Eurozone is primarily a political project. Can it be rescued from an economic dead-end?

Eurozone is primarily a political project. Can it be rescued from an economic dead-end?

The anxieties that the Greek sovereign debt crisis are visiting on India will pass. Greece itself will recover,like Argentina did from a 2001 disaster that offers striking similarities — cooked-up government accounts,runaway external debt and a growth bubble created by an artificially pegged currency. The real casualty of the Greek tragedy could be the idea of Europe,which was to be not merely an economic entity but an institution to secure peace in a conflict-happy continent where two world wars were born. Monetary union was to be the tool to bind European nations so tightly that conflict would seem unimaginably expensive.

Ironically,Europe and global finance had invested so deeply in the eurozone that the cost of scaling down seemed to be prohibitive. The crisis intensified because Europe and the IMF persisted in lending to an insolvent Greece. Danger signs were visible on the ground as early as last October when local barter economies began to spring up all over the country — with the blessings of government. This week’s run on the banks,in which Greeks withdrew over 700 million euros,was effectively a no-confidence vote. No to the Greek state’s austerities,to Angela Merkel’s bailouts,to the euro and to artificially prolonging the life of Europe in its present form.

If Greece exits,other embattled countries like Portugal and Ireland may follow,whereupon the eurozone would dwindle into a clique of power nations. But in the thick of the crisis,perhaps we are forgetting that unification was principally a political project to which currency union served as handmaiden.
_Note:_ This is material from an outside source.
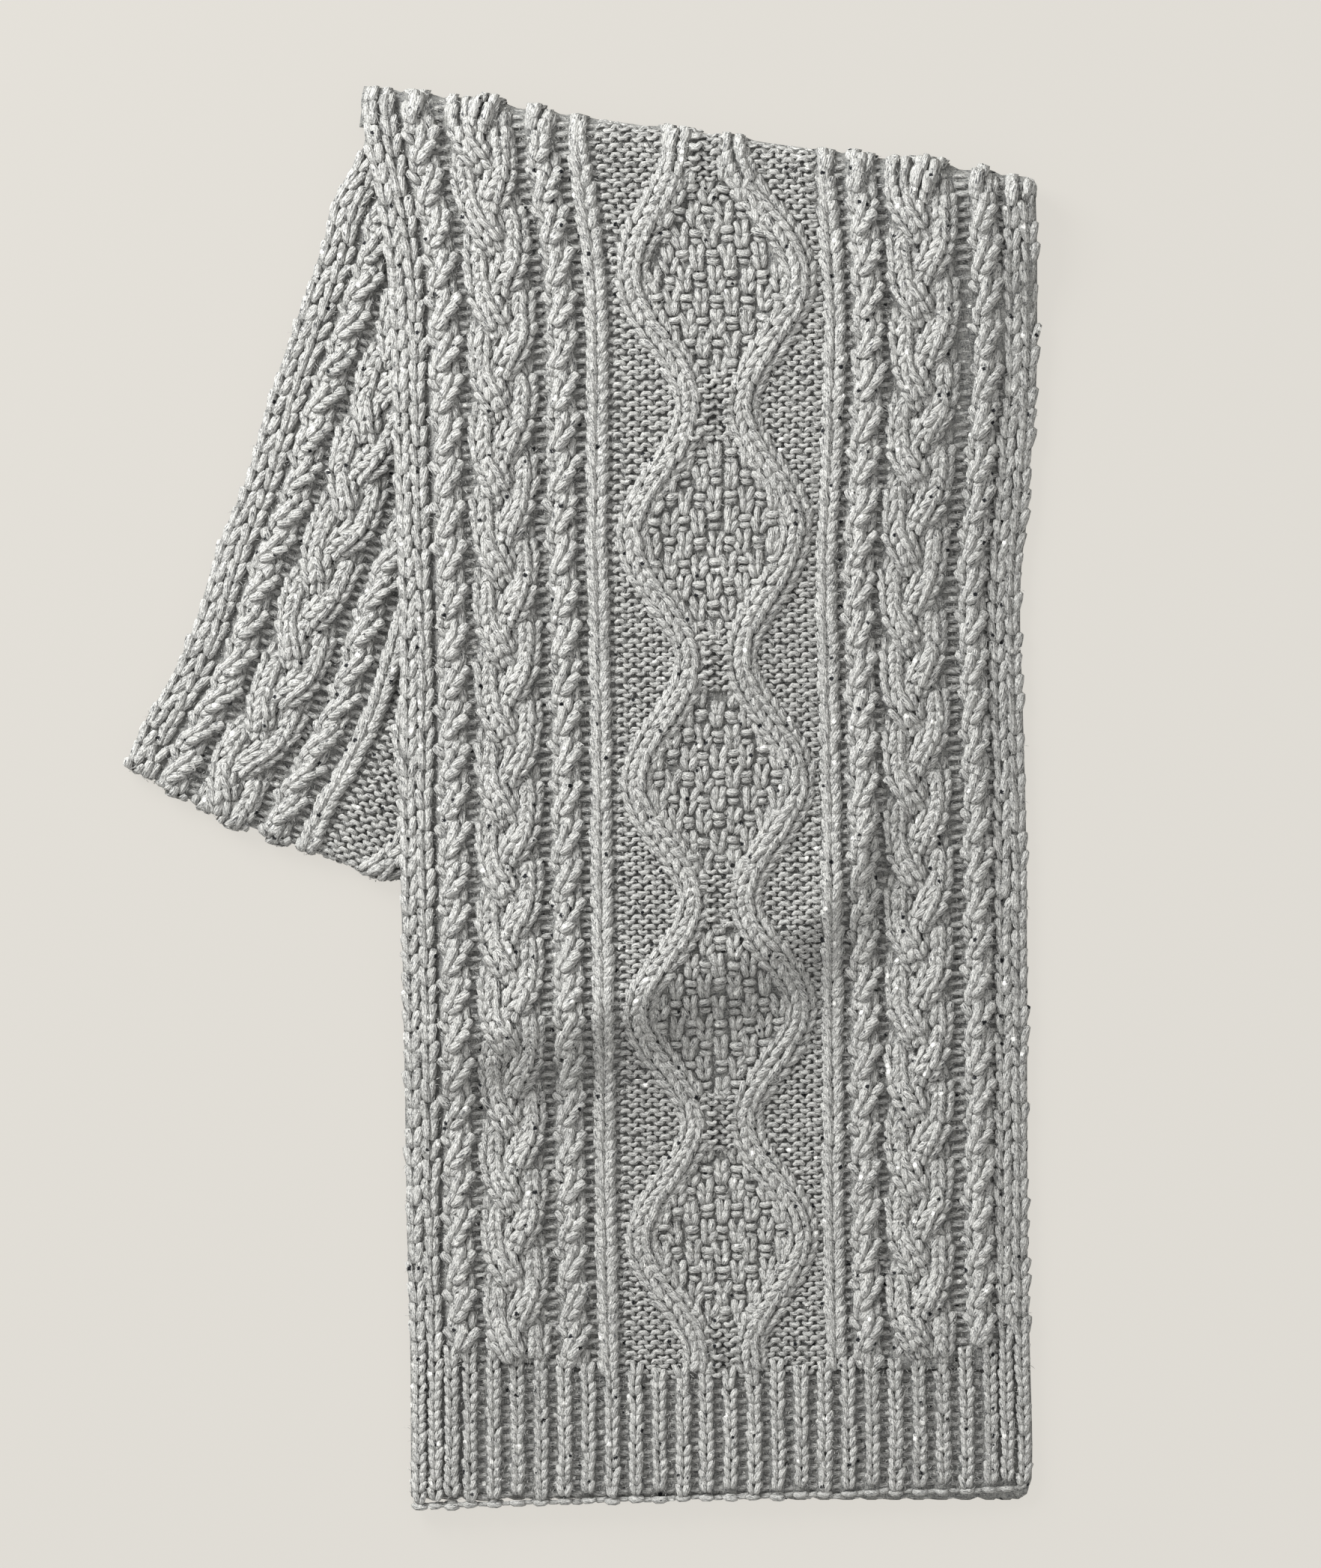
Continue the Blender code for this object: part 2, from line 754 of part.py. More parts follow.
def back_inside_chain(across):
    """A chain on the plain inside: up the back of the end fold's bead, and level from there."""
    level = [
        link
        for link in back_chain(fixed(across), PLAIN_ROWS, lambda angle: 0.0, lambda row: LAYER)
        if link[0] >= 0
    ]
    x, y = back_plan(across, END_BEAD - end_bow(across) + END_FOOT)
    start = level[0][0]
    foot = [(-1.0, (x, y, 0.0)), (start, (x, y, LAYER))]
    return foot + [link for link in level[1:] if link[0] > start + 0.5]


def make_back_panel():
    """The corner of the back stretch that shows, with its end fold."""
    right = BACK_SHOWS - 1.0
    lines = [line for line in pattern_lines() if line.place(BACK_FIRST_ROW) < right - 4]
    face = [back_face_chain(line) for line in lines]
    steps = range(BACK_INSIDE_STEPS + 1)
    wide = (right - 2 * UNDER_EDGE) / BACK_INSIDE_STEPS
    inside = [back_inside_chain(UNDER_EDGE + wide * i) for i in steps]
    rims = [
        back_chain(fixed(across), PLAIN_ROWS, lambda angle: END_BEAD, lambda row: LAYER + WALL / 2)
        for across in (0.0, right)
    ]
    return make_wall("back_panel", face, inside, rims)


def ledge_reach(left, side):
    """How far the lower layers reach out to the left of the front stretch's edge."""
    if ledge_room(*left) < 1e-6:
        return 0.0
    low, high = 0.0, 200.0
    for _ in range(40):
        middle = (low + high) / 2
        if ledge_room(left[0] - side[0] * middle, left[1] - side[1] * middle) > 0:
            low = middle
        else:
            high = middle
    return low


def layered_ring(left, right, floor=0.0, angle=0.0):
    """A section of the hidden layers between two points of the front stretch's edges.

    It goes round from the lower left corner. An angle turns it into the top fold's roll.
    """
    long = math.hypot(right[0] - left[0], right[1] - left[1])
    side = ((right[0] - left[0]) / long, (right[1] - left[1]) / long)
    reach = ledge_reach(left, side) if floor == 0.0 else 0.0

    def at(from_left, z):
        across = from_left * STRIP_WIDTH / long
        out = (FOLD_INNER - GAP - rounded_corner(across, FOLD_CORNER)) * math.sin(angle)
        return (
            left[0] + side[0] * from_left + FOLD_NORMAL[0] * out,
            left[1] + side[1] * from_left + FOLD_NORMAL[1] * out,
            FOLD_AXIS_Z + (z - FOLD_AXIS_Z) * math.cos(angle),
        )

    def top(from_left):
        x, y = left[0] + side[0] * from_left, left[1] + side[1] * from_left
        return bed(x, y) - GAP

    places = [across * long / STRIP_WIDTH for across in inside_places()]
    high_left, high_right = top(places[0]), top(places[-1])
    groove_left = max(floor + 0.12 * (high_left - floor), high_left - LAYER)
    groove_right = max(floor + 0.12 * (high_right - floor), high_right - LAYER)
    ledge = min(LAYER - GAP, 0.8 * groove_left) if floor == 0.0 else 0.2 * floor + 0.8 * groove_left
    out = -reach if reach else SIDE_INSET
    notch = 0.2 if reach else min(1.2, 0.25 * groove_left)
    edge = long - SIDE_INSET
    return (
        [
            at(out + ROUND_OFF, floor),
            at(out, floor + 0.3 * (ledge - floor)),
            at(out, floor + 0.7 * (ledge - floor)),
            at(out + ROUND_OFF, ledge),
            at(SIDE_INSET + notch, ledge),
            at(SIDE_INSET + ROUND_OFF, groove_left),
            at(SIDE_INSET, groove_left + 1.1),
            at(SIDE_INSET, high_left - 1.1),
        ]
        + [at(place, top(place)) for place in places]
        + [
            at(edge, high_right - 1.1),
            at(edge, groove_right + 1.1),
            at(edge - ROUND_OFF, groove_right),
            at(edge, floor + 0.7 * (groove_right - floor)),
            at(edge, floor + 0.3 * (groove_right - floor)),
            at(edge - ROUND_OFF, floor),
        ]
    )


def make_folded_layers():
    """The hidden layers as one solid: flat beneath, layered at its sides, round at the fold."""
    sides = (0.0, STRIP_WIDTH)
    ends = [[station_plan(across, i) for across in sides] for i in range(STATIONS)]
    step = [front_plan(across, inset_share(across, LIP_INSET - 0.6)) for across in sides]
    rings = [layered_ring(left, right) for left, right in ends[:-1]]
    rings.append(layered_ring(*step, LAYER + GAP))
    for degrees in TONGUE_ANGLES:
        rings.append(layered_ring(*ends[-1], LAYER + GAP, math.radians(degrees)))
    mesh = bmesh.new()
    made = {}

    def vertex(point):
        key = tuple(round(part, 3) for part in point)
        if key not in made:
            made[key] = mesh.verts.new([part * MM for part in point])
        return made[key]

    rings = [[vertex(point) for point in ring] for ring in rings]
    for near, far in zip(rings, rings[1:]):
        for i in range(len(near)):
            j = (i + 1) % len(near)
            for corners in ((near[i], far[i], near[j]), (far[i], far[j], near[j])):
                if len(set(corners)) == 3:
                    mesh.faces.new(corners)
    mesh.faces.new(rings[0])
    mesh.faces.new(rings[-1])
    return make_piece("folded_layers", mesh)


def main():
    """Clears the scene and makes each piece."""
    for old in list(bpy.data.objects):
        bpy.data.objects.remove(old, do_unlink=True)
    make_front_panel()
    make_hem("front_ribbed_hem", LAYER, WALL, 1.0)
    make_back_panel()
    make_folded_layers()
    make_hem("under_ribbed_hem", 0.0, LAYER - GAP, 0.0)


main()
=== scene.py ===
"""A folded cable-knit scarf in grey marl wool, dressed stitch by stitch.

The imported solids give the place, size and outline of each stretch of cloth. Each stretch is
replaced by a thin shell of the same form, and its stitches lie on that shell: every leg of a
knit stitch and every purl bump is a plump length of yarn, laid out by the cable pattern.

Places on the cloth are in millimetres across the strip, in rows along it, and in
millimetres above the plain knitted wall. MM turns millimetres into metres.
"""

import json
import logging
import math
from dataclasses import dataclass, fields
from enum import Enum
from typing import NamedTuple, Optional, Protocol, Sequence, Union

import bpy
import numpy as np
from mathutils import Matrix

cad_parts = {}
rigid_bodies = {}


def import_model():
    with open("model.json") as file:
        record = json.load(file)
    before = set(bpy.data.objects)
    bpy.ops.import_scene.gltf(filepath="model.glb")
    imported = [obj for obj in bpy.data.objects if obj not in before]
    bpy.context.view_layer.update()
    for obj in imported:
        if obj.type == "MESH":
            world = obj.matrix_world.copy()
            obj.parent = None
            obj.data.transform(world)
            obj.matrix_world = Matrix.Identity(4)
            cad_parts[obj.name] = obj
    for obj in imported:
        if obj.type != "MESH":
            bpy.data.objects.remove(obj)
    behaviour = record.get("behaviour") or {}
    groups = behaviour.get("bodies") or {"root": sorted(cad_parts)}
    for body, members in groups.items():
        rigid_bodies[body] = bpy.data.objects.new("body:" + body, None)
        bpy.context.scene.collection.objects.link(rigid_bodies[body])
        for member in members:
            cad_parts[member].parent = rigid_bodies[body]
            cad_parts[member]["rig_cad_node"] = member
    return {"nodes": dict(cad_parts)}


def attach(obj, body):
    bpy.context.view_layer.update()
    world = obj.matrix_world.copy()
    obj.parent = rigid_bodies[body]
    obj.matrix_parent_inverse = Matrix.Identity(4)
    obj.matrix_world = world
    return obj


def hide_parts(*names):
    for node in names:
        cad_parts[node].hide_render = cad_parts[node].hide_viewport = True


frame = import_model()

Array = np.ndarray
Socket = bpy.types.NodeSocket
Colour = Union[Socket, tuple[float, float, float, float]]

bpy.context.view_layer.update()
MM = 0.001
CM = 10.0  # the map on the yarn is in centimetres, and patterns are in millimetres
SEED = 20

# The cloth, as in the solids.
STRIP_WIDTH = 250.0
ROW_HEIGHT = 3.96
WALL = 3.0  # the plain knitted wall
LAYER = 5.0  # a layer with its stitches
GAP = 0.3  # between two solids
ABOVE_FLOOR = 0.15  # nothing reaches lower

# The pattern, as in the solids.
PINCH_ROWS = (-24.0, 0.0, 24.0, 46.9, 71.2, 96.0, 121.0, 145.0)  # where its lines come closest
DIAMOND_CENTRE = 126.9
DIAMOND_NARROW, DIAMOND_WIDE = 9.9, 32.7  # from its centre to each line
LINE_HALF = 6.4
FIRST_CROSSING = 5.6  # the row of the lowest crossing
ROPE_ROWS = 4  # from one crossing to the next
PLAIT_ROWS = 8  # from one crossing to the next on the same side
PLAIT_STRAND = 0.47  # half of a strand, as a share of half of the plait
PLAIT_SPREAD = 0.57  # from its middle to that of an outer strand, as such a share

# What each length of yarn carries for its finish.
YARN_MAP = "yarn"
TONE = "tone"

log = logging.getLogger("scarf")


# Tables.


class EdgePoint(NamedTuple):
    """A point on a side edge of the front stretch."""

    y: float
    x: float


class RowPoint(NamedTuple):
    """Where a row of knitting lies along the middle of the front stretch."""

    row: float
    y: float


class DrapePoint(NamedTuple):
    """A point on the line where the front stretch drops off the layers beneath."""

    x: float
    y: float


class Swell(NamedTuple):
    """A soft rise in how the front stretch lies: its middle, its spread each way, its height."""

    x: float
    y: float
    spread_x: float
    spread_y: float
    height: float


class BackPoint(NamedTuple):
    """How far the back stretch's left edge strays sideways, at a distance from its end."""

    along: float
    stray: float


class HemTop(NamedTuple):
    """The row at which the ribbing gives way to the pattern, at a distance across."""

    across: float
    row: float


class BandKind(Enum):
    """The kinds of band that the pattern is made of."""

    SELVEDGE = "selvedge"
    ROPE = "rope"
    PLAIT = "plait"
    RIB = "rib"
    LATTICE = "lattice"


class Band(NamedTuple):
    """One band of the pattern, by its distance from the strip's left edge."""

    kind: BandKind
    start: float
    end: float

    @property
    def middle(self) -> float:
        """The distance of its middle from the strip's left edge."""
        return (self.start + self.end) / 2

    @property
    def half(self) -> float:
        """Half of its width."""
        return (self.end - self.start) / 2


def listed(kind: type, rows: Sequence[tuple]) -> tuple:
    """A table whose rows are all of one kind."""
    return tuple(kind(*row) for row in rows)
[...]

The crisis,too,is largely political. The Economist Intelligence Unit has observed that if the eurozone were regarded as a national economy,it would be pronounced healthy. Its deficit and debt to GDP ratio are acceptable. Crises are confined to member countries but they are uncontrollable because the zone has only the central bank in Frankfurt,not the network of institutions which collaborate to address local problems in nations. If the eurozone wants to grow,it has to go beyond the contract of the union and sanction such a network. That would also bring it one step closer to the ideal of pan-European governance.